The trustee’s main duty in the sequestration is to take control of your assets and, if required, realise them for the benefit of the creditors. The trustee will also collect any contributions payable as set by the AiB at the application stage.
Your disposable income is reviewed, and a contribution is set for a four-year period using a Debtor Contribution Order (DCO). The DCO is subject to review at every anniversary of the bankruptcy. Both duties are very similar to the responsibilities assumed by a trustee under a trust deed.
Normally, you’ll be discharged from sequestration after one year, subject to co-operation and asset realisation; however, if you can afford a contribution, you’ll be required to make a monthly payment to the sequestration for a period of four years, as described above.
Frequently asked questions.
Need more info? Here are a few of our most frequently asked questions on this topic. If you don’t see the answer you’re looking for here, give us a ring – we’d love to help.
Information about your sequestration will stay on your credit report for six years, after which time it will be removed.
Generally, sequestrations will last for 12 months, after which you will be discharged. However, your trustee may not vacate office for some time after this.
There is a fee of £200 that you must pay to the Accountant in Bankruptcy for setting up and administering your sequestration. You can pay this in instalments if you can’t pay the full amount in one go. This needs to be paid before your application can be made.
Sequestration can affect your job depending on the role that you work in.

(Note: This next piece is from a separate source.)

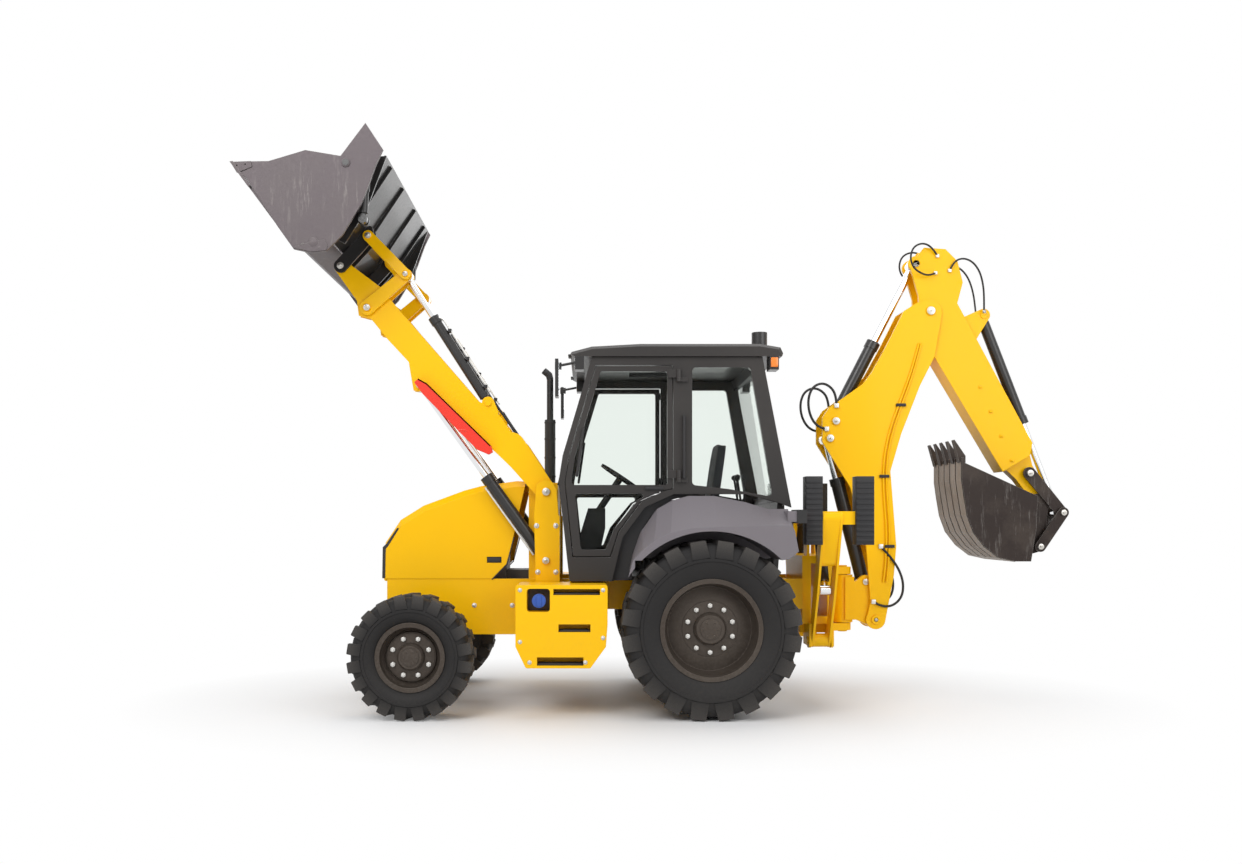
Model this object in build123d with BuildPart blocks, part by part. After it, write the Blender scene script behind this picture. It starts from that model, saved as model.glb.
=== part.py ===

If you work with money, for example in a bank, or if you need to have a license to do your job such as a lawyer, then it may be stated in your contract that you cannot continue.
If you’re self-employed, your business will be taken by the trustee and you will not be able to act as a director for a company once you have been sequestrated.
You won’t be able to include debts such as your student loan, any court fines or current child maintenance payments in your sequestration, and these must still be paid.